-- BEGIN --

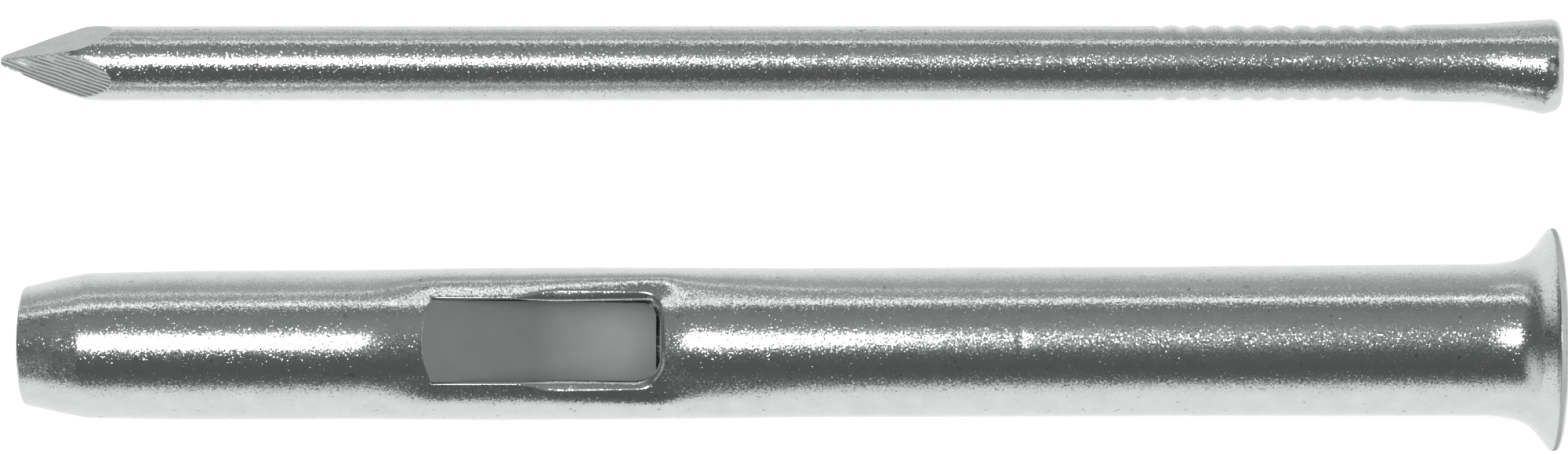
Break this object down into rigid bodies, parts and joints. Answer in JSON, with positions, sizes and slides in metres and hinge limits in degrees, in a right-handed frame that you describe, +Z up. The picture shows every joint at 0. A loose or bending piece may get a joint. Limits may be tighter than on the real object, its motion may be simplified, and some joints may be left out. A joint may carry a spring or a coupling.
{
  "type": "aerated concrete nail",
  "caption": "Two-piece steel fastener for soft aerated blocks: a diamond-point nail and a flanged sleeve whose lanced ramp turns the nail out through a side window.",
  "frame": {"origin": "under the middle of the pair, on the surface that it lies on", "axes": "+X along both pieces to the nail's head and the sleeve's flange, +Y from the sleeve to the nail, +Z up"},
  "size_m": [0.0844, 0.0232, 0.0119],
  "materials": {
    "nail_steel": "bright zinc plating, fine speckle",
    "sleeve_steel": "bright zinc plating, fine speckle"
  },
  "bodies": {
    "root": {"nail": "nail_steel", "sleeve": "sleeve_steel"}
  },
  "joints": []
}
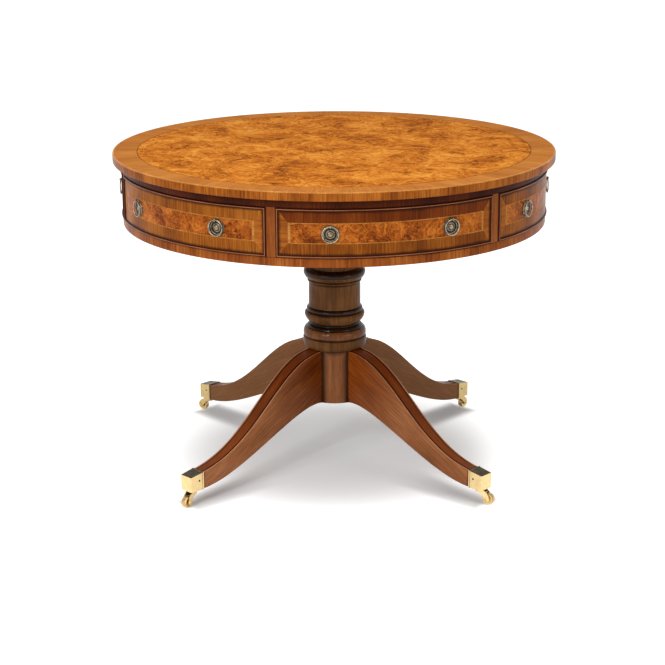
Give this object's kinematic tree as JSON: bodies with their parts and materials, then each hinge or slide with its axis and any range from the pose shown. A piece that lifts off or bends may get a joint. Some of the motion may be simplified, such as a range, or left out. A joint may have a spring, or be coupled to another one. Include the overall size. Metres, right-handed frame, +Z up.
{
  "type": "drum table",
  "caption": "Round drum table with a revolving drawer frieze on a turned column and sabre legs, with ring pulls and brass castors.",
  "frame": {"origin": "on the floor, on the axis of the column", "axes": "+Z up, +X to the right and -Y towards the front; the legs stand on the diagonals"},
  "size_m": [1.0299, 1.03, 0.762],
  "materials": {
    "burr_walnut": "burr veneer, polished, warm gloss",
    "crossband_walnut": "straight-grained crossbanding, polished",
    "frieze_walnut": "cross-grained walnut rails and stiles, polished",
    "cock_bead": "thin rounded bead, reddish brown, polished",
    "pedestal_walnut": "dark turned and carved walnut, polished, worn edges",
    "drawer_lining": "plain quarter-sawn lining wood, waxed",
    "carcase_wood": "plain secondary wood, unpolished",
    "aged_brass": "aged grey-brown brass, soft sheen",
    "polished_brass": "polished pale gold brass",
    "pivot_steel": "plain turned steel, dull"
  },
  "bodies": {
    "base": {"column": "pedestal_walnut", "bearing_block": "pedestal_walnut", "pivot_spindle": "pivot_steel", "spindle_nut_and_washer": "pivot_steel", "toe_caps": "polished_brass", "castor_pins": "polished_brass", "leg_rear_right": "pedestal_walnut", "leg_rear_left": "pedestal_walnut", "leg_front_left": "pedestal_walnut", "leg_front_right": "pedestal_walnut"},
    "drum": {"top_core": "frieze_walnut", "top_burr_veneer": "burr_walnut", "top_crossbanding": "crossband_walnut", "carcase_top_board": "frieze_walnut", "carcase_bottom_board": "frieze_walnut", "carcase_partitions": "carcase_wood", "frieze_stiles": "frieze_walnut", "drawer_stops": "carcase_wood", "dummy_fronts": "burr_walnut", "dummy_cock_beads": "cock_bead", "dummy_handle_plates": "aged_brass"},
    "front_drawer": {"front_drawer_front": "burr_walnut", "front_drawer_cock_bead": "cock_bead", "front_drawer_handle_plates": "aged_brass", "front_drawer_sides": "drawer_lining", "front_drawer_back": "drawer_lining", "front_drawer_bottom": "drawer_lining"},
    "right_drawer": {"right_drawer_front": "burr_walnut", "right_drawer_cock_bead": "cock_bead", "right_drawer_handle_plates": "aged_brass", "right_drawer_sides": "drawer_lining", "right_drawer_back": "drawer_lining", "right_drawer_bottom": "drawer_lining"},
    "left_drawer": {"left_drawer_front": "burr_walnut", "left_drawer_cock_bead": "cock_bead", "left_drawer_handle_plates": "aged_brass", "left_drawer_sides": "drawer_lining", "left_drawer_back": "drawer_lining", "left_drawer_bottom": "drawer_lining"},
    "front_ring_pull_left": {"front_ring_pull_left": "aged_brass"},
    "front_ring_pull_right": {"front_ring_pull_right": "aged_brass"},
    "right_dummy_ring_pull_left": {"right_dummy_ring_pull_left": "aged_brass"},
    "right_dummy_ring_pull_right": {"right_dummy_ring_pull_right": "aged_brass"},
    "right_ring_pull_left": {"right_ring_pull_left": "aged_brass"},
    "right_ring_pull_right": {"right_ring_pull_right": "aged_brass"},
    "rear_dummy_ring_pull_left": {"rear_dummy_ring_pull_left": "aged_brass"},
    "rear_dummy_ring_pull_right": {"rear_dummy_ring_pull_right": "aged_brass"},
    "left_ring_pull_left": {"left_ring_pull_left": "aged_brass"},
    "left_ring_pull_right": {"left_ring_pull_right": "aged_brass"},
    "left_dummy_ring_pull_left": {"left_dummy_ring_pull_left": "aged_brass"},
    "left_dummy_ring_pull_right": {"left_dummy_ring_pull_right": "aged_brass"},
    "castor_horn_rear_right": {"castor_horn_rear_right": "polished_brass"},
    "castor_wheel_rear_right": {"castor_wheel_rear_right": "polished_brass"},
    "castor_horn_rear_left": {"castor_horn_rear_left": "polished_brass"},
    "castor_wheel_rear_left": {"castor_wheel_rear_left": "polished_brass"},
    "castor_horn_front_left": {"castor_horn_front_left": "polished_brass"},
    "castor_wheel_front_left": {"castor_wheel_front_left": "polished_brass"},
    "castor_horn_front_right": {"castor_horn_front_right": "polished_brass"},
    "castor_wheel_front_right": {"castor_wheel_front_right": "polished_brass"}
  },
  "joints": [
    {"name": "drum_turn", "type": "hinge", "parent": "base", "child": "drum", "pos_m": [0, 0, 0.598], "axis": [0, 0, 1], "continuous": true},
    {"name": "front_drawer_slide", "type": "slide", "parent": "drum", "child": "front_drawer", "axis": [0.2278, -0.9737, 0], "range_m": [0, 0.22]},
    {"name": "right_drawer_slide", "type": "slide", "parent": "drum", "child": "right_drawer", "axis": [0.7293, 0.6842, 0], "range_m": [0, 0.22]},
    {"name": "left_drawer_slide", "type": "slide", "parent": "drum", "child": "left_drawer", "axis": [-0.9572, 0.2895, 0], "range_m": [0, 0.22]},
    {"name": "front_ring_pull_left_swing", "type": "hinge", "parent": "front_drawer", "child": "front_ring_pull_left", "pos_m": [-0.0195, -0.50082, 0.68661], "axis": [-0.9992, 0.0389, 0], "range_deg": [-5, 170]},
    {"name": "front_ring_pull_right_swing", "type": "hinge", "parent": "front_drawer", "child": "front_ring_pull_right", "pos_m": [0.23969, -0.44017, 0.68661], "axis": [-0.8782, -0.4782, 0], "range_deg": [-5, 170]},
    {"name": "right_dummy_ring_pull_left_swing", "type": "hinge", "parent": "drum", "child": "right_dummy_ring_pull_left", "pos_m": [0.42397, -0.2673, 0.68661], "axis": [-0.5333, -0.8459, 0], "range_deg": [-5, 170]},
    {"name": "right_dummy_ring_pull_right_swing", "type": "hinge", "parent": "drum", "child": "right_dummy_ring_pull_right", "pos_m": [0.50104, -0.01251, 0.68661], "axis": [-0.025, -0.9997, 0], "range_deg": [-5, 170]},
    {"name": "right_ring_pull_left_swing", "type": "hinge", "parent": "right_drawer", "child": "right_ring_pull_left", "pos_m": [0.44347, 0.23352, 0.68661], "axis": [0.4659, -0.8848, 0], "range_deg": [-5, 170]},
    {"name": "right_ring_pull_right_swing", "type": "hinge", "parent": "right_drawer", "child": "right_ring_pull_right", "pos_m": [0.26135, 0.42766, 0.68661], "axis": [0.8533, -0.5215, 0], "range_deg": [-5, 170]},
    {"name": "rear_dummy_ring_pull_left_swing", "type": "hinge", "parent": "drum", "child": "rear_dummy_ring_pull_left", "pos_m": [0.0195, 0.50082, 0.68661], "axis": [0.9992, -0.0389, 0], "range_deg": [-5, 170]},
    {"name": "rear_dummy_ring_pull_right_swing", "type": "hinge", "parent": "drum", "child": "rear_dummy_ring_pull_right", "pos_m": [-0.23969, 0.44017, 0.68661], "axis": [0.8782, 0.4782, 0], "range_deg": [-5, 170]},
    {"name": "left_ring_pull_left_swing", "type": "hinge", "parent": "left_drawer", "child": "left_ring_pull_left", "pos_m": [-0.42397, 0.2673, 0.68661], "axis": [0.5333, 0.8459, 0], "range_deg": [-5, 170]},
    {"name": "left_ring_pull_right_swing", "type": "hinge", "parent": "left_drawer", "child": "left_ring_pull_right", "pos_m": [-0.50104, 0.01251, 0.68661], "axis": [0.025, 0.9997, 0], "range_deg": [-5, 170]},
    {"name": "left_dummy_ring_pull_left_swing", "type": "hinge", "parent": "drum", "child": "left_dummy_ring_pull_left", "pos_m": [-0.44347, -0.23352, 0.68661], "axis": [-0.4659, 0.8848, 0], "range_deg": [-5, 170]},
    {"name": "left_dummy_ring_pull_right_swing", "type": "hinge", "parent": "drum", "child": "left_dummy_ring_pull_right", "pos_m": [-0.26135, -0.42766, 0.68661], "axis": [-0.8533, 0.5215, 0], "range_deg": [-5, 170]},
    {"name": "castor_swivel_rear_right", "type": "hinge", "parent": "base", "child": "castor_horn_rear_right", "pos_m": [0.33177, 0.32151, 0.029], "axis": [0, 0, 1], "continuous": true},
    {"name": "castor_roll_rear_right", "type": "hinge", "parent": "castor_horn_rear_right", "child": "castor_wheel_rear_right", "pos_m": [0.34647, 0.33789, 0.0135], "axis": [-0.7443, 0.6678, 0], "continuous": true},
    {"name": "castor_swivel_rear_left", "type": "hinge", "parent": "base", "child": "castor_horn_rear_left", "pos_m": [-0.32151, 0.33177, 0.029], "axis": [0, 0, 1], "continuous": true},
    {"name": "castor_roll_rear_left", "type": "hinge", "parent": "castor_horn_rear_left", "child": "castor_wheel_rear_left", "pos_m": [-0.33977, 0.34404, 0.0135], "axis": [-0.5577, -0.83, 0], "continuous": true},
    {"name": "castor_swivel_front_left", "type": "hinge", "parent": "base", "child": "castor_horn_front_left", "pos_m": [-0.33177, -0.32151, 0.029], "axis": [0, 0, 1], "continuous": true},
    {"name": "castor_roll_front_left", "type": "hinge", "parent": "castor_horn_front_left", "child": "castor_wheel_front_left", "pos_m": [-0.34404, -0.33977, 0.0135], "axis": [0.83, -0.5577, 0], "continuous": true},
    {"name": "castor_swivel_front_right", "type": "hinge", "parent": "base", "child": "castor_horn_front_right", "pos_m": [0.32151, -0.33177, 0.029], "axis": [0, 0, 1], "continuous": true},
    {"name": "castor_roll_front_right", "type": "hinge", "parent": "castor_horn_front_right", "child": "castor_wheel_front_right", "pos_m": [0.34096, -0.34207, 0.0135], "axis": [0.4679, 0.8838, 0], "continuous": true}
  ]
}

-- END --

WHAT NEEDS TO BE DONE -> Locate the word "from" in the data above. Copy every line carrying it.

EXERCISE ANSWER ->
  "frame": {"origin": "under the middle of the pair, on the surface that it lies on", "axes": "+X along both pieces to the nail's head and the sleeve's flange, +Y from the sleeve to the nail, +Z up"},
Give this object's kinematic tree as JSON: bodies with their parts and materials, then each hinge or slide with its axis and any range from the pose shown. A piece that lifts off or bends may get a joint. Some of the motion may be simplified, such as a range, or left out. A joint may have a spring, or be coupled to another one. Include the overall size. Metres, right-handed frame, +Z up.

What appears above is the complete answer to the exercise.